Turns out pie is indeed controversial. Everyone, it seems, has very clear ideas about what should go in the middle of a pie shell. Our first tangle was over type. The fruit had to be in season for both our April tasting and for our June publication date. That eliminated cherry, berry, and peach.
We settled on good old apple. Although primarily harvested in winter, apples are easily stored and available year-round. Apple pie can be found in most bakeries and, unlike, say, strawberry-rhubarb, everyone at least likes apple pie.
Apple pie occupies a special place in American culture. We’ve all been endlessly reminded of its partnership with other icons of Americana – baseball, hot dogs, etc. – but, really, where pie is concerned, the cliché is apt. Baseball may leave you cheerless, hot dogs may turn your stomach, but everyone can get behind dessert.
Still, loving apple pie wasn’t enough. We needed an authority, someone who could speak expertly, not just loudly, on the subject. Alan Tangren, one of the pastry chefs at Chez Panisse, graciously agreed to step up to the plate, as it were, and serve as our resident pie expert.
He and our 11 volunteer judges were in for some surprises.
Fat Apple’s, Walker’s Pie Shop, Lois the Pie Queen, Montclair Bakery, Hopkins Street Bakery, Grand Avenue Bakery, Virginia Bakery, and Crixa Bakery donated pies for the blind tasting.
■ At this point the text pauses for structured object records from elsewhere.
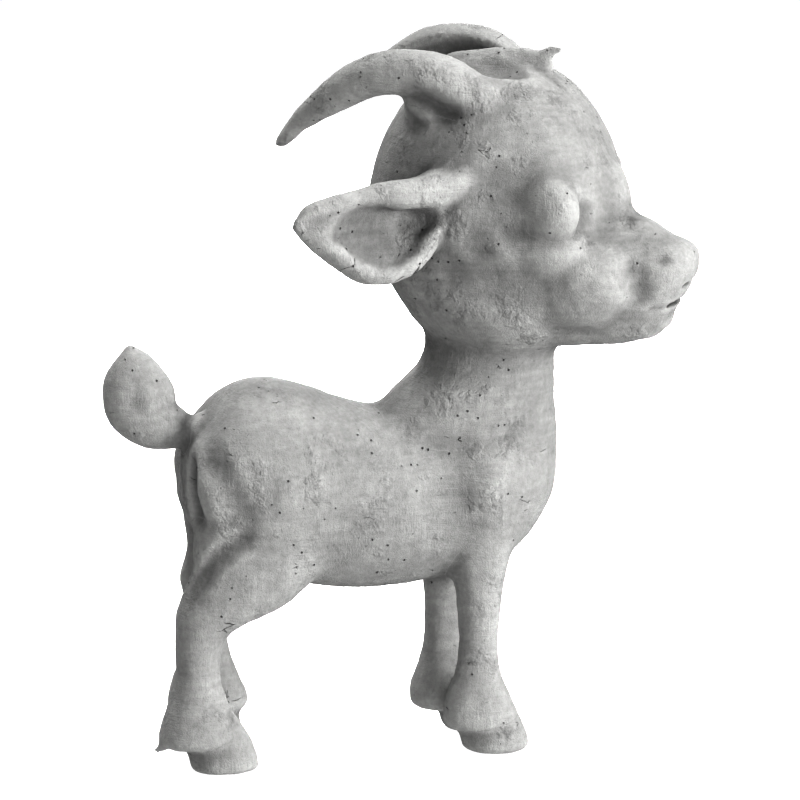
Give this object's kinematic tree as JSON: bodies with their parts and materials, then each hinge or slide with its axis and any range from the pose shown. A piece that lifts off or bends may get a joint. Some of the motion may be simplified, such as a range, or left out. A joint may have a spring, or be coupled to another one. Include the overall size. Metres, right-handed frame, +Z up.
{
  "type": "goat figurine",
  "caption": "Standing goat kid figurine in matte white clay: head turned to its right, swept-back horns, leaf ears, short curled tail and flat cloven hooves.",
  "frame": {"origin": "the middle of the figure's outline on the surface it stands on", "axes": "+X the way the body faces, +Y the goat's left, +Z up"},
  "size_m": [0.1877, 0.1262, 0.2328],
  "materials": {
    "clay": "matte, unglazed, dry modelling clay with pits and drag marks",
    "hoof_clay": "matte, unglazed, dry modelling clay",
    "foam": "white polystyrene foam",
    "pin_steel": "drawn steel rod",
    "wire": "galvanised soft wire"
  },
  "bodies": {
    "root": {"torso": "clay", "neck": "clay", "head": "clay", "right_eye": "clay", "left_eye": "clay", "right_ear": "clay", "left_ear": "clay", "right_horn": "clay", "left_horn": "clay", "forelock": "clay", "tail": "clay", "right_foreleg": "clay", "left_foreleg": "clay", "right_hind_leg": "clay", "left_hind_leg": "clay", "right_fore_hoof": "hoof_clay", "left_fore_hoof": "hoof_clay", "right_hind_hoof": "hoof_clay", "left_hind_hoof": "hoof_clay", "body_core": "foam", "head_core": "foam", "neck_rod": "pin_steel", "tail_pin": "pin_steel", "forelock_pin": "pin_steel", "right_horn_pin": "pin_steel", "left_horn_pin": "pin_steel", "right_ear_pin": "pin_steel", "left_ear_pin": "pin_steel", "right_fore_wire": "wire", "left_fore_wire": "wire", "right_hind_wire": "wire", "left_hind_wire": "wire"}
  },
  "joints": []
}
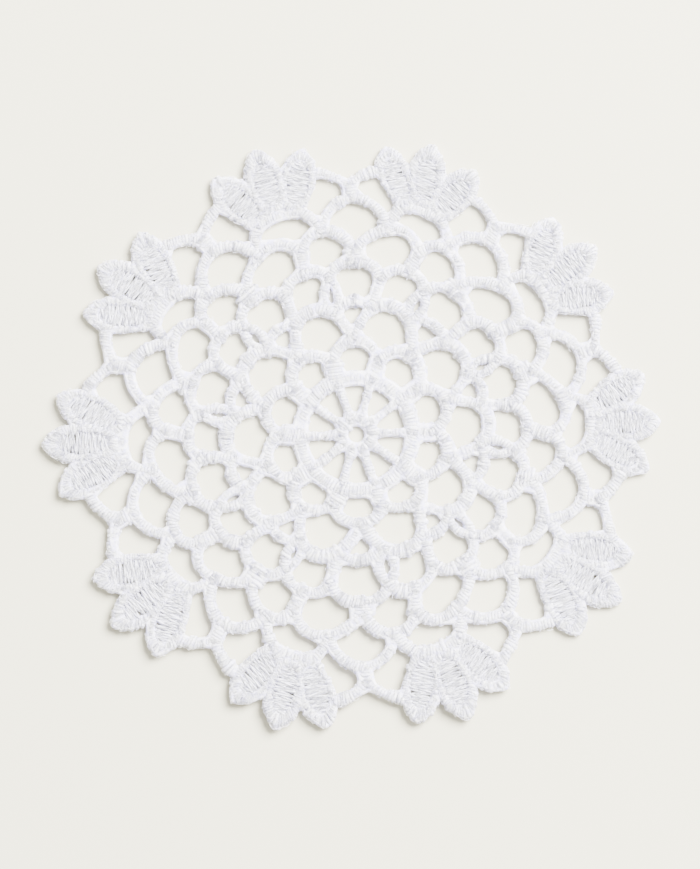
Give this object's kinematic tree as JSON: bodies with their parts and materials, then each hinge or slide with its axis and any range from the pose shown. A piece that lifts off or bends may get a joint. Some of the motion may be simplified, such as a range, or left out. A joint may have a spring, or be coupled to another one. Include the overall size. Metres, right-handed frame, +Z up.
{
  "type": "lace doily",
  "caption": "Small round lace doily: a spoked wheel, tiers of scale-like arches of thread-covered cord, and a scalloped edge of stitched leaf clusters.",
  "frame": {"origin": "middle of the doily's outline box in plan, on the plane of its underside", "axes": "+Z up out of the lace's face, through its thickness; +X to the right and +Y away from the viewer as the doily lies"},
  "size_m": [0.1108, 0.1048, 0.0022],
  "materials": {
    "white_thread": "matt to soft sheen, wound cotton thread"
  },
  "bodies": {
    "root": {"lace_doily": "white_thread"}
  },
  "joints": []
}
Pies were judged on a scale of one to five (one being not so great, five being the very best ever). We mulled over the following elements for their individual qualities: Fruit (taste and texture), Filling (everything besides the apples, e.g., the use of spice), Crust (Is there enough crust? Too much? Flaky?), Overall Flavor, Appearance (including how well the pie held together when sliced), and Texture (firmness or mushiness of fruit and crust). An overall score was developed by adding everyone’s three favorites and an average rating from each individual category.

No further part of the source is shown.